From the first line of the data below, repeat each line exactly until you reach the line with "return tube.cut(hole)"; include that line too.

↓↓↓

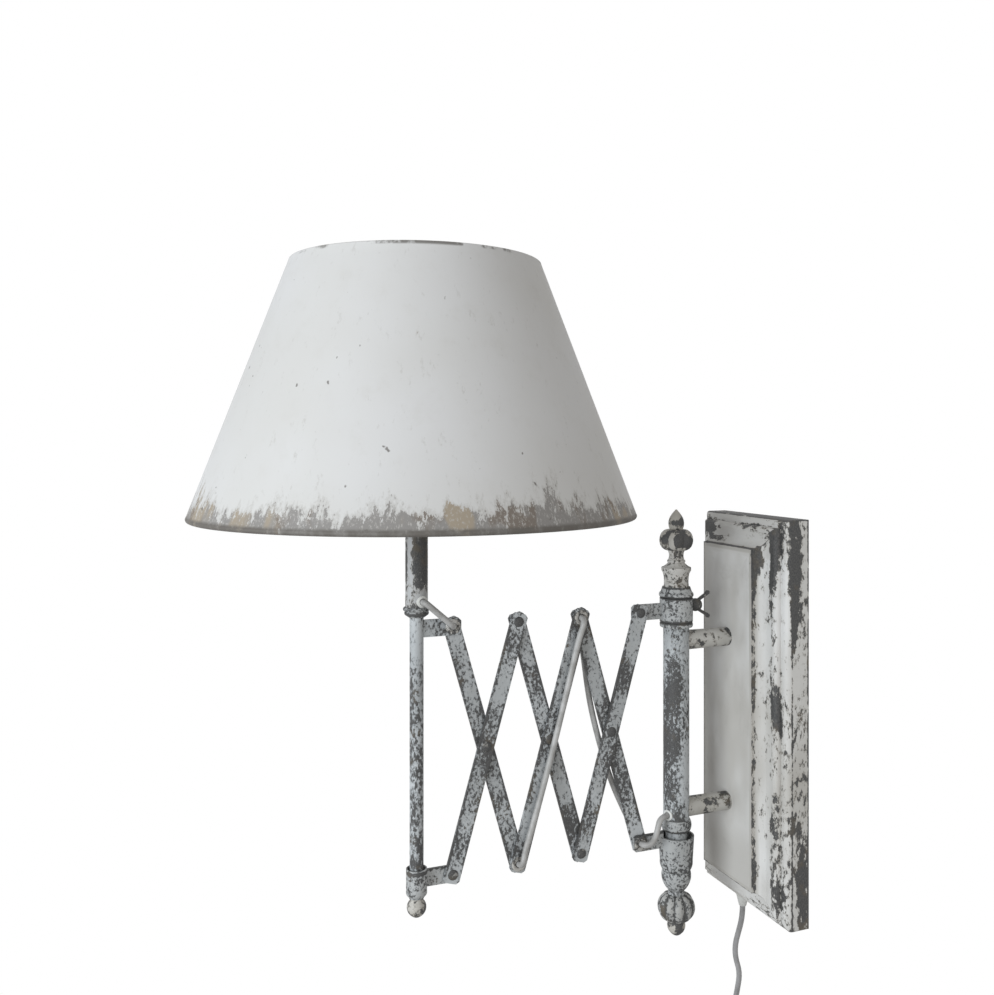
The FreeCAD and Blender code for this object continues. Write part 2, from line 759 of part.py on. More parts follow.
def stem_beads():
    z = bead_ring_bottom
    top = z + bead_ring_height
    return turned([(pole_radius, z), (pole_radius + 0.9, z), (stem_radius - 0.4, z + 1.8),
                   (stem_radius + 0.9, z + 3.6, stem_radius, z + 5.4),
                   (stem_radius + 2.0, z + 6.9, stem_radius + 0.4, top), (pole_radius, top)], pole_y)


def stem_tube():
    bottom = bead_ring_bottom + bead_ring_height
    bore = stem_radius - stem_wall
    tube = turned([(bore, bottom), (stem_radius, bottom), (stem_radius, stem_top), (bore, stem_top)], pole_y)
    hole, _ = radial_hole(cord_radius + cord_hole_gap + grommet_wall, pole_y, stem_hole_z, stem_hole_turn, True)
    return tube.cut(hole)


def grommet(radius_of_tube, wall, axis_y, z, turn, toward_wall):
    """Rubber ring in a tube's side hole, with a lip outside."""
    hole = cord_radius + cord_hole_gap
    lip, heading = radial_hole(hole + grommet_wall + grommet_brim, axis_y, z, turn, toward_wall)
    body, _ = radial_hole(hole + grommet_wall, axis_y, z, turn, toward_wall)
    bore, _ = radial_hole(hole, axis_y, z, turn, toward_wall)
    outer = cylinder(radius_of_tube + grommet_lip, Vec(0, axis_y, z - 20), Vec(0, axis_y, z + 20))
    tube = cylinder(radius_of_tube, Vec(0, axis_y, z - 20), Vec(0, axis_y, z + 20))
    inner = cylinder(radius_of_tube - wall, Vec(0, axis_y, z - 20), Vec(0, axis_y, z + 20))
    flange = lip.common(outer).cut(tube)
    plug = body.common(outer).cut(inner)
    return flange.fuse(plug).cut(bore).removeSplitter()


def ball_finial():
    """Ball on the pole's foot that stops the lamp sleeve."""
    top = pole_bottom
    neck = pole_radius + 0.5
    r = finial_ball_radius
    middle = top - finial_ball_height / 2 - 1
    return turned([(0, top), (neck, top), (neck - 0.6, top - 1.5, neck, top - 3.0),
                   (r, middle, neck - 1.5, top - finial_ball_height + 2.2),
                   dome(neck - 1.5, top - finial_ball_height + 2.2, top - finial_ball_height)], pole_y)


def lampholder_base():
    """Cap on the stem that holds the terminals."""
    z = stem_top
    r = holder_radius
    neck = stem_radius + 2
    return turned([(cord_radius + cord_hole_gap, z), (neck, z), (r - 2.0, z + 2.5, r, z + 9), (r, z + holder_base_height),
                   (cord_radius + cord_hole_gap, z + holder_base_height)], pole_y)


def lampholder_skirt():
    """Threaded outer shell with the lamp socket inside and a flange that carries the spider's eye."""
    z = stem_top + holder_base_height
    r = holder_radius - 0.8
    top = z + holder_skirt_height
    floor = top - socket_depth
    seat = spider_z()
    brim = r + holder_flange_rim
    return turned([(0, z), (r, z), (r, seat - holder_flange_thickness), (brim, seat - holder_flange_thickness),
                   (brim, seat), (r, seat), (r, top - 1.5), (r - 1.5, top), (socket_radius, top),
                   (socket_radius, floor), (0, floor)], pole_y)


def spider_z():
    return stem_top + holder_base_height + 10.0


def shade_ring_nut():
    """Ring nut that clamps the spider's eye on the lampholder."""
    z = spider_z() + spider_strip_thickness
    bore = holder_radius - 0.8
    return turned([(bore, z), (ring_nut_radius - 1, z), (ring_nut_radius, z + 1), (ring_nut_radius, z + ring_nut_height - 2),
                   (ring_nut_radius - 2, z + ring_nut_height), (bore, z + ring_nut_height)], pole_y)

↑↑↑

COMPLETE OUTPUT:
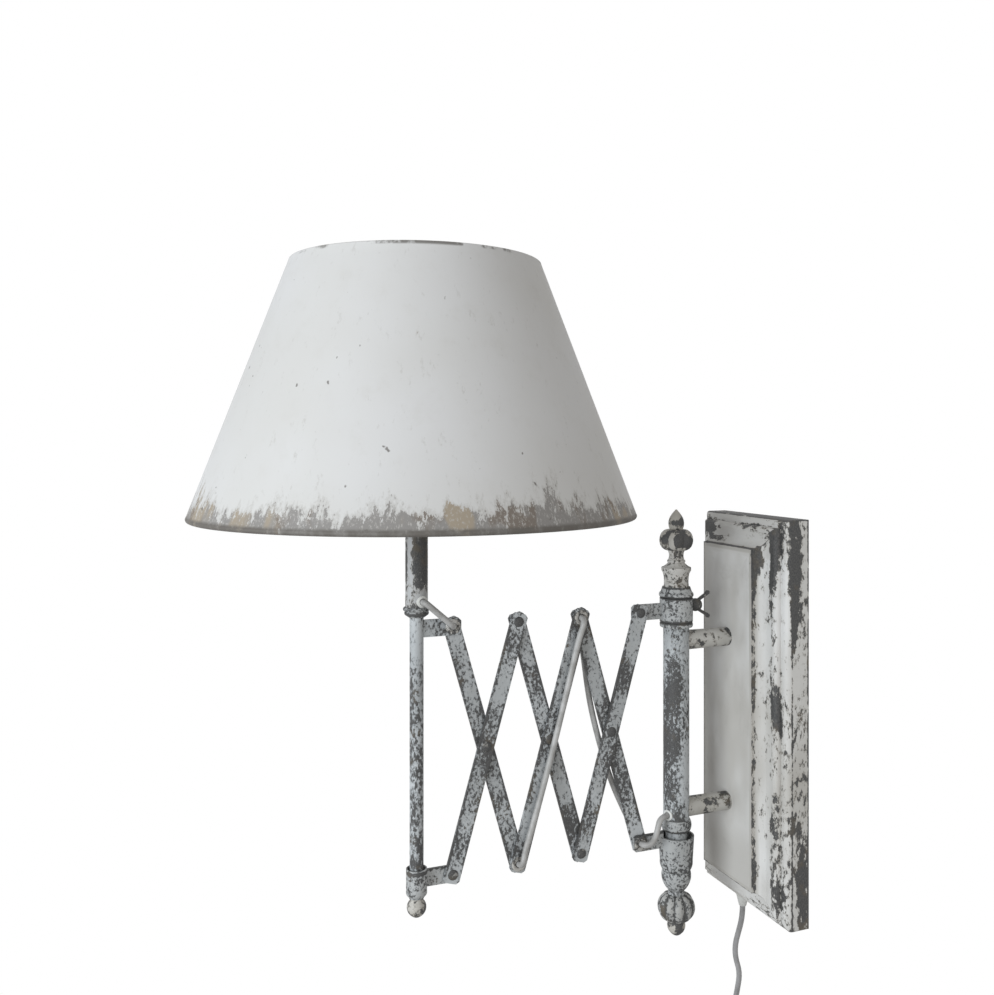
The FreeCAD and Blender code for this object continues. Write part 2, from line 759 of part.py on. More parts follow.
def stem_beads():
    z = bead_ring_bottom
    top = z + bead_ring_height
    return turned([(pole_radius, z), (pole_radius + 0.9, z), (stem_radius - 0.4, z + 1.8),
                   (stem_radius + 0.9, z + 3.6, stem_radius, z + 5.4),
                   (stem_radius + 2.0, z + 6.9, stem_radius + 0.4, top), (pole_radius, top)], pole_y)


def stem_tube():
    bottom = bead_ring_bottom + bead_ring_height
    bore = stem_radius - stem_wall
    tube = turned([(bore, bottom), (stem_radius, bottom), (stem_radius, stem_top), (bore, stem_top)], pole_y)
    hole, _ = radial_hole(cord_radius + cord_hole_gap + grommet_wall, pole_y, stem_hole_z, stem_hole_turn, True)
    return tube.cut(hole)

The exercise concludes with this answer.